Only the lines from the line with "lowest = Vector(min(v.co[axis]" through the line with "cad_box = object_bounds()" should be copied, exactly as they appear, with both ends kept.

****************************************

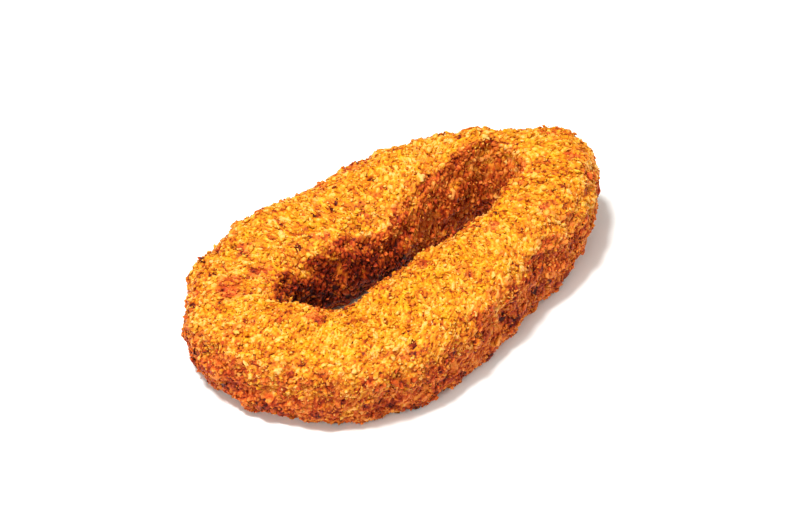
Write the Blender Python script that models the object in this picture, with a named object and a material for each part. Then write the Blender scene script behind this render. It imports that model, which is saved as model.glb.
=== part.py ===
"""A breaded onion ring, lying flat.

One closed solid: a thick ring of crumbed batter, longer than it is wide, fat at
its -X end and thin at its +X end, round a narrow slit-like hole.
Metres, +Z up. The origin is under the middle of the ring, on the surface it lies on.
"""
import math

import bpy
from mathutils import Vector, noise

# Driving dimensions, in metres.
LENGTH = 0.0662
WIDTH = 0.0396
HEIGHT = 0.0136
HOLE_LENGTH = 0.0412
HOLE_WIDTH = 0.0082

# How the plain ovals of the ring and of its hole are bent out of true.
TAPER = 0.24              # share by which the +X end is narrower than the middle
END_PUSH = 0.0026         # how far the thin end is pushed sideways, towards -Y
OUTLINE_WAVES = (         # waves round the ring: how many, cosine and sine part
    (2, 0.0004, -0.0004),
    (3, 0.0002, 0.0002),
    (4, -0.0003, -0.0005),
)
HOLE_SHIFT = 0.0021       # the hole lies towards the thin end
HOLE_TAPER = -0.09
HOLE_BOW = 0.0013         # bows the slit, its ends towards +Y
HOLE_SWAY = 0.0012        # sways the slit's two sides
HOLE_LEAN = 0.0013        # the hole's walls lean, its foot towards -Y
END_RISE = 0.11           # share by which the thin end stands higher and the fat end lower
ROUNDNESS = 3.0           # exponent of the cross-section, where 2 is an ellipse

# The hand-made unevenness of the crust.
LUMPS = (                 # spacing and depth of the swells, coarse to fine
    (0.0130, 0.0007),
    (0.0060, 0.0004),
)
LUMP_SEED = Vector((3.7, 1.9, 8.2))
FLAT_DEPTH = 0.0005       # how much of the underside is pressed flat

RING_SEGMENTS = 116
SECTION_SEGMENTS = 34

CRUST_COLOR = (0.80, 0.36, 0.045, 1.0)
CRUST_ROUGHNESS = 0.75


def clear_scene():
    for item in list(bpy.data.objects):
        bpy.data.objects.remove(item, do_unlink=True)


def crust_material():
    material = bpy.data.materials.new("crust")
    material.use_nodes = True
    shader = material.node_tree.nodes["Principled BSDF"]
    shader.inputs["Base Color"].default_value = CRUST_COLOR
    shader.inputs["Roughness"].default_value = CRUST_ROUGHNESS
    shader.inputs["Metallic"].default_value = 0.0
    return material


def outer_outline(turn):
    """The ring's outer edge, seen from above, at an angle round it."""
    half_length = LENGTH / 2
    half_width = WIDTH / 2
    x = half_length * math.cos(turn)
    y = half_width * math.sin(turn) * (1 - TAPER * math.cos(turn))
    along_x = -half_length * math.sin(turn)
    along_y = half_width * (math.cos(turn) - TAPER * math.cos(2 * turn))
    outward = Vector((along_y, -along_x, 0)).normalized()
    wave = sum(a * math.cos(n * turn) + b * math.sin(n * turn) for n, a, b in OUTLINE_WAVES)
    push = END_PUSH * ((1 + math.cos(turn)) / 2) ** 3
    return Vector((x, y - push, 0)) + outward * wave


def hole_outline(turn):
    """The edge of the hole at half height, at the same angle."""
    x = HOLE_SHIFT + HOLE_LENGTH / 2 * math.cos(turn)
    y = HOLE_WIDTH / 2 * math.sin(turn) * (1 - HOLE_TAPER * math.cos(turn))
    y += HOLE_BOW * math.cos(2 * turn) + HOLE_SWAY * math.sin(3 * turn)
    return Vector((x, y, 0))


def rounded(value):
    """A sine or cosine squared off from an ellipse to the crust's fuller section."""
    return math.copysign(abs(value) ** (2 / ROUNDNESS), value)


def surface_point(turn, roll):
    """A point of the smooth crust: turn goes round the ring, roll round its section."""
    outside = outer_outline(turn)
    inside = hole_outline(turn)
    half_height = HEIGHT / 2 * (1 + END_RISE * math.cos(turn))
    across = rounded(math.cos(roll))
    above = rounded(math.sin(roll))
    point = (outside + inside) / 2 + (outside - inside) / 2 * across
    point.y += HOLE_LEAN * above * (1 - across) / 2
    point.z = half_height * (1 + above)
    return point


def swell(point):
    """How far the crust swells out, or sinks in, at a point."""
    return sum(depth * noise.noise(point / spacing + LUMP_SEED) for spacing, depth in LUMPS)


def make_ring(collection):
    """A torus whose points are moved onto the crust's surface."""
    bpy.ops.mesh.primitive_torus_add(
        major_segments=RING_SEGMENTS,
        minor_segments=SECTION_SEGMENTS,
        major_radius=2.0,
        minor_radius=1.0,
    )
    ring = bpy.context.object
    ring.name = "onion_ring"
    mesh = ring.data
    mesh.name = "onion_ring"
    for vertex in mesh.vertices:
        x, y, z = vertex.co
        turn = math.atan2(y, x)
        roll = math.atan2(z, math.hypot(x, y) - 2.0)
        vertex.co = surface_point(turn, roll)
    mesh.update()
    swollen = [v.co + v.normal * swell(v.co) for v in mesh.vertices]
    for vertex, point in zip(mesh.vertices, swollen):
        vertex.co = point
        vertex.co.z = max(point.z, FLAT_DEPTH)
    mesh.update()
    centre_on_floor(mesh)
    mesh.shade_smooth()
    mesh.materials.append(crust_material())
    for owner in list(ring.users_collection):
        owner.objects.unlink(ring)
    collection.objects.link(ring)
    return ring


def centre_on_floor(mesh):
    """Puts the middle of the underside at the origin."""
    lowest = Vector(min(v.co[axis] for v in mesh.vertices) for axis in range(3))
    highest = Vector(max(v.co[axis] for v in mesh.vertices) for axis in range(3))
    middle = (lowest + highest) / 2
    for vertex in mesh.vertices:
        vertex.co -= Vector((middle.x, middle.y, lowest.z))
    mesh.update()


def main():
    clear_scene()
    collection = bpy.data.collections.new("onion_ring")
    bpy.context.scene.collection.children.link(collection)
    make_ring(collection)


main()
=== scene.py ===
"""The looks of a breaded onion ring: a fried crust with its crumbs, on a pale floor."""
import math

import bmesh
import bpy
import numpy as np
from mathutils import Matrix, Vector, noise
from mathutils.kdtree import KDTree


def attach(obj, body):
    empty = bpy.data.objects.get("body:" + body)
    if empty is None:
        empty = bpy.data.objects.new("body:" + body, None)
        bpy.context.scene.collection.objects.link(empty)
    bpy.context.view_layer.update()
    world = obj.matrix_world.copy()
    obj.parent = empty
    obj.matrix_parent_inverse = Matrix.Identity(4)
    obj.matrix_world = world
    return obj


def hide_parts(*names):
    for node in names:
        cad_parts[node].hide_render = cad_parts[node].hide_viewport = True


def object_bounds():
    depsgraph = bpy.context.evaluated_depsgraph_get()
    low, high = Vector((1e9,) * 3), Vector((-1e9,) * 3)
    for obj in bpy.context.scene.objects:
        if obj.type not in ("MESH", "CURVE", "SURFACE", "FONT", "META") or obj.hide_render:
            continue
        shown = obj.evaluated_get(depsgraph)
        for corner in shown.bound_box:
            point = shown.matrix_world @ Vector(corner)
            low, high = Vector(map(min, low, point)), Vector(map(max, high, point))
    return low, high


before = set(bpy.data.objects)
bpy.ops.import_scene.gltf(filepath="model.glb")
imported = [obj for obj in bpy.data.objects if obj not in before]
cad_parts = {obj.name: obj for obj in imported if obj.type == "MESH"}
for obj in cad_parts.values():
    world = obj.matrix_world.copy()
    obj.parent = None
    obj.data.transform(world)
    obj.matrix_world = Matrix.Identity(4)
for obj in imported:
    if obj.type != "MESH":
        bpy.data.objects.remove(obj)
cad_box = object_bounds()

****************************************

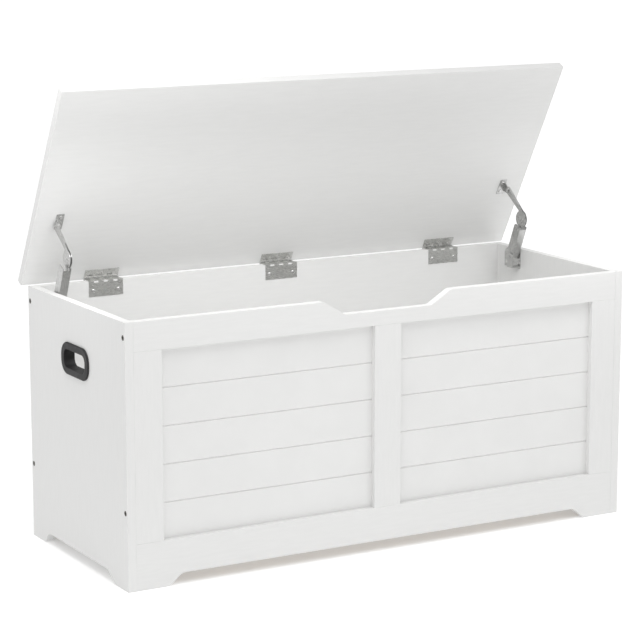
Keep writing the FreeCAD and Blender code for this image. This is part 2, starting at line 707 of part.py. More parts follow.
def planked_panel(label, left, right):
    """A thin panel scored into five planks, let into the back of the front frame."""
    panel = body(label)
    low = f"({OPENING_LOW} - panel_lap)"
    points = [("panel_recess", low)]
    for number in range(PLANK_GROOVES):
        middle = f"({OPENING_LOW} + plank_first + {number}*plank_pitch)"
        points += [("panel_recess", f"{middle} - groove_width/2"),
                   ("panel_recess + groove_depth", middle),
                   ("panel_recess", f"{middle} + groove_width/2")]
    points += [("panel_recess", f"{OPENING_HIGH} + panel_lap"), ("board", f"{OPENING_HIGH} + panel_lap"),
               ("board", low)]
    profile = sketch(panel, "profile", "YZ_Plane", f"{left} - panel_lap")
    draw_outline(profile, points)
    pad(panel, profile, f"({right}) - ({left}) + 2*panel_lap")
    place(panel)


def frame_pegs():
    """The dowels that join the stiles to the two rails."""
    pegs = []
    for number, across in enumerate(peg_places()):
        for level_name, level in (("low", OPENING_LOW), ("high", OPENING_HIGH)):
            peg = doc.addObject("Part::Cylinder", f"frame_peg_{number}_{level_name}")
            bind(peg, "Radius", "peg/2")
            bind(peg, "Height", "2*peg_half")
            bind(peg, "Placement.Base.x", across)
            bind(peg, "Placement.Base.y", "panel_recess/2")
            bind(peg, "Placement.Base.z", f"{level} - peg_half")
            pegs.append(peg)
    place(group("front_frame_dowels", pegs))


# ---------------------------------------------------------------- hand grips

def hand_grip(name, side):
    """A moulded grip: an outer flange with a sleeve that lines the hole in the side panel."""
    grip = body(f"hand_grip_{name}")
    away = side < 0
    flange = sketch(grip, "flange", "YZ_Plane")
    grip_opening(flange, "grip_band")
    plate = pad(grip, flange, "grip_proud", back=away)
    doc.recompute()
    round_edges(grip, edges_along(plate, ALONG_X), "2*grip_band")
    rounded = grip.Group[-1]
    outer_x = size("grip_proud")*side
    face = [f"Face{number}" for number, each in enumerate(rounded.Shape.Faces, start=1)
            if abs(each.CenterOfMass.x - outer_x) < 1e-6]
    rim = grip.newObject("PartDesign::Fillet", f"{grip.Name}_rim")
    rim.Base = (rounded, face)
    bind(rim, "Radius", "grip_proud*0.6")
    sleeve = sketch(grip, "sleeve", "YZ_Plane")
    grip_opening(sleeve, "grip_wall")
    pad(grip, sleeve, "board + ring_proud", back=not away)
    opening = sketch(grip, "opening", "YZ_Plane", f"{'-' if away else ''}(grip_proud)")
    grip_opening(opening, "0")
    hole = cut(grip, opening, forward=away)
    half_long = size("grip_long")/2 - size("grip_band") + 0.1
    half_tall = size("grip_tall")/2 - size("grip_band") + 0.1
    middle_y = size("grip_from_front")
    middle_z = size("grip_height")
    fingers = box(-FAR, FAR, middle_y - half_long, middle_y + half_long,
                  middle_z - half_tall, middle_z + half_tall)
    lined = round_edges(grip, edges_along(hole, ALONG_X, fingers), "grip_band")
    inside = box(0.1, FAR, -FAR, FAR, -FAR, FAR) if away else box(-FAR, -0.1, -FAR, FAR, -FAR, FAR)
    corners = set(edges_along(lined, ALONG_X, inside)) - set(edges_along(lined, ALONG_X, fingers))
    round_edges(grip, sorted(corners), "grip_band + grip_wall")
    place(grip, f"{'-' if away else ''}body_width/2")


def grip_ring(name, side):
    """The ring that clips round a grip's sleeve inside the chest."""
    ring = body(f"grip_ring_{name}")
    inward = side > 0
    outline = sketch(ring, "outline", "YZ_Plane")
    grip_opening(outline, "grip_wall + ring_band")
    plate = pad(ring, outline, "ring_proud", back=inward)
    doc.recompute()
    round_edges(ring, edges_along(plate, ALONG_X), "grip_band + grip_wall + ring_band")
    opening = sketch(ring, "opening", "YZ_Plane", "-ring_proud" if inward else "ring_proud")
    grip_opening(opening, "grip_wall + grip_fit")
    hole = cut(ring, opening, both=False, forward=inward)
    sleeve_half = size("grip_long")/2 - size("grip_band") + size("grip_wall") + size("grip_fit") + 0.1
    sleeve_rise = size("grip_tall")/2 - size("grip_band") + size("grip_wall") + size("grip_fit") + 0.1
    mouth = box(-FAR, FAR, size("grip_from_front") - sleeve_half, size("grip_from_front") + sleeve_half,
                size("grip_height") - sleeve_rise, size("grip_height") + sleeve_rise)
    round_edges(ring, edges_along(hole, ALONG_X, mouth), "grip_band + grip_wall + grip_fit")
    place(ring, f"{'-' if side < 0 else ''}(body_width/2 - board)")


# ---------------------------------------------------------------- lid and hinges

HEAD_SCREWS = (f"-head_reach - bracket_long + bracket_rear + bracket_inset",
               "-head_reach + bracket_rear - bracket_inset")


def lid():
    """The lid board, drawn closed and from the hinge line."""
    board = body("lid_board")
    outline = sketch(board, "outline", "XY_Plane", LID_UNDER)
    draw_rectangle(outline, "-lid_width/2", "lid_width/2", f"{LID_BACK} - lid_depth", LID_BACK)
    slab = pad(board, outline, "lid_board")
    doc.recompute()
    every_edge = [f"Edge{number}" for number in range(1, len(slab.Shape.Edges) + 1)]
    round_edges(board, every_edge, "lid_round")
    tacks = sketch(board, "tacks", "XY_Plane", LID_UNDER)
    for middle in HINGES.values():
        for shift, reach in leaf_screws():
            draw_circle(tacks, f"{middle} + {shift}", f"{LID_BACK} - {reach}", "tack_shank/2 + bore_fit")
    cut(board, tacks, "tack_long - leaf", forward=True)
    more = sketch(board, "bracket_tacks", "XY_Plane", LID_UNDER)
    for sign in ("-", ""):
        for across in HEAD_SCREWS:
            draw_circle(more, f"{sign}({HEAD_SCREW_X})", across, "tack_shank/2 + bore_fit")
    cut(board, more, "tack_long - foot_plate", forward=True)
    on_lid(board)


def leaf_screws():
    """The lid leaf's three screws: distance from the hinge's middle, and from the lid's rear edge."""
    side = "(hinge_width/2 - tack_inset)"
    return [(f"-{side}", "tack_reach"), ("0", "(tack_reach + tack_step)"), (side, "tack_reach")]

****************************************

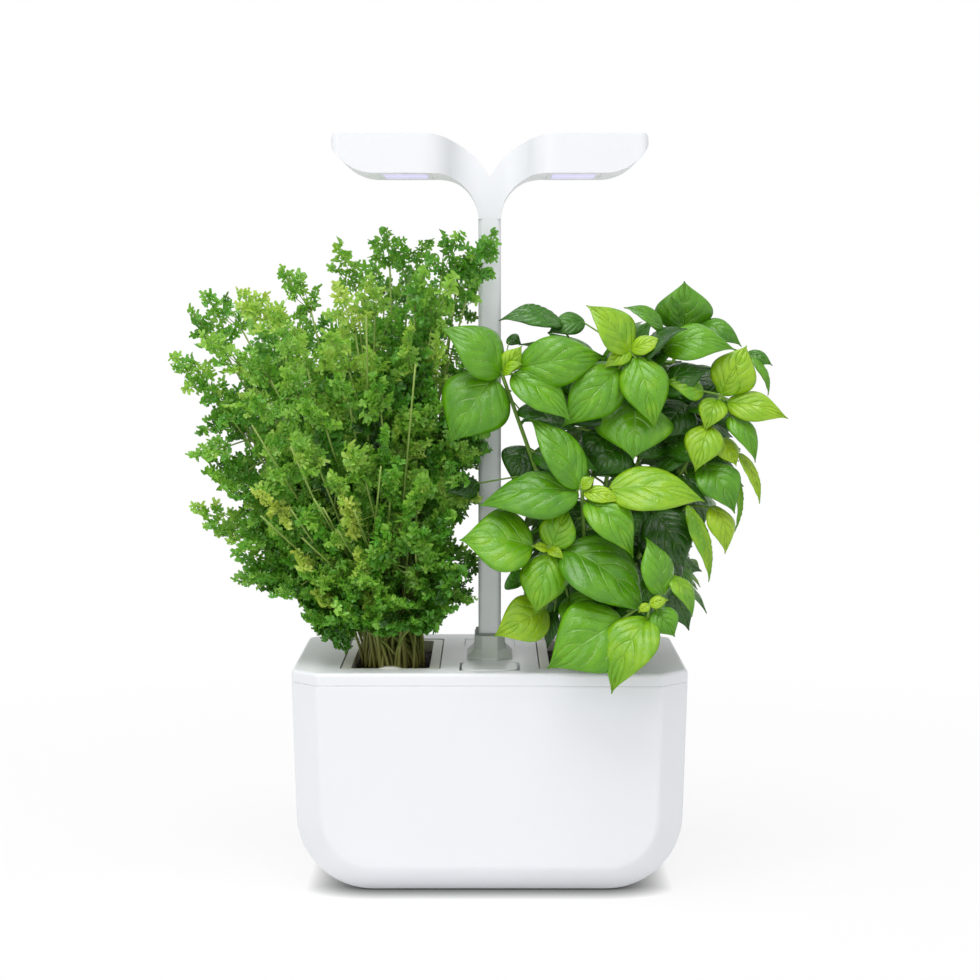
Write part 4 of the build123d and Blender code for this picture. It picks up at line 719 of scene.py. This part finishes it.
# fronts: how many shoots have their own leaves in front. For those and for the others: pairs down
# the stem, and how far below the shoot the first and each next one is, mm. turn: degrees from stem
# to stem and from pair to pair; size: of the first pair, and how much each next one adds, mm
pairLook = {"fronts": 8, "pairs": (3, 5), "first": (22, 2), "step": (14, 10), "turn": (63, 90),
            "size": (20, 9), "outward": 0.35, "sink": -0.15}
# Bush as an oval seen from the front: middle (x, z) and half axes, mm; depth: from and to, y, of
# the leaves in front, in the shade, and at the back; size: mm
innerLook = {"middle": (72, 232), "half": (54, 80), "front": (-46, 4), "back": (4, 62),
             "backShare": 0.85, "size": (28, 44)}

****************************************

● EXERCISE ANSWER:
    lowest = Vector(min(v.co[axis] for v in mesh.vertices) for axis in range(3))
    highest = Vector(max(v.co[axis] for v in mesh.vertices) for axis in range(3))
    middle = (lowest + highest) / 2
    for vertex in mesh.vertices:
        vertex.co -= Vector((middle.x, middle.y, lowest.z))
    mesh.update()


def main():
    clear_scene()
    collection = bpy.data.collections.new("onion_ring")
    bpy.context.scene.collection.children.link(collection)
    make_ring(collection)


main()
=== scene.py ===
"""The looks of a breaded onion ring: a fried crust with its crumbs, on a pale floor."""
import math

import bmesh
import bpy
import numpy as np
from mathutils import Matrix, Vector, noise
from mathutils.kdtree import KDTree


def attach(obj, body):
    empty = bpy.data.objects.get("body:" + body)
    if empty is None:
        empty = bpy.data.objects.new("body:" + body, None)
        bpy.context.scene.collection.objects.link(empty)
    bpy.context.view_layer.update()
    world = obj.matrix_world.copy()
    obj.parent = empty
    obj.matrix_parent_inverse = Matrix.Identity(4)
    obj.matrix_world = world
    return obj


def hide_parts(*names):
    for node in names:
        cad_parts[node].hide_render = cad_parts[node].hide_viewport = True


def object_bounds():
    depsgraph = bpy.context.evaluated_depsgraph_get()
    low, high = Vector((1e9,) * 3), Vector((-1e9,) * 3)
    for obj in bpy.context.scene.objects:
        if obj.type not in ("MESH", "CURVE", "SURFACE", "FONT", "META") or obj.hide_render:
            continue
        shown = obj.evaluated_get(depsgraph)
        for corner in shown.bound_box:
            point = shown.matrix_world @ Vector(corner)
            low, high = Vector(map(min, low, point)), Vector(map(max, high, point))
    return low, high


before = set(bpy.data.objects)
bpy.ops.import_scene.gltf(filepath="model.glb")
imported = [obj for obj in bpy.data.objects if obj not in before]
cad_parts = {obj.name: obj for obj in imported if obj.type == "MESH"}
for obj in cad_parts.values():
    world = obj.matrix_world.copy()
    obj.parent = None
    obj.data.transform(world)
    obj.matrix_world = Matrix.Identity(4)
for obj in imported:
    if obj.type != "MESH":
        bpy.data.objects.remove(obj)
cad_box = object_bounds()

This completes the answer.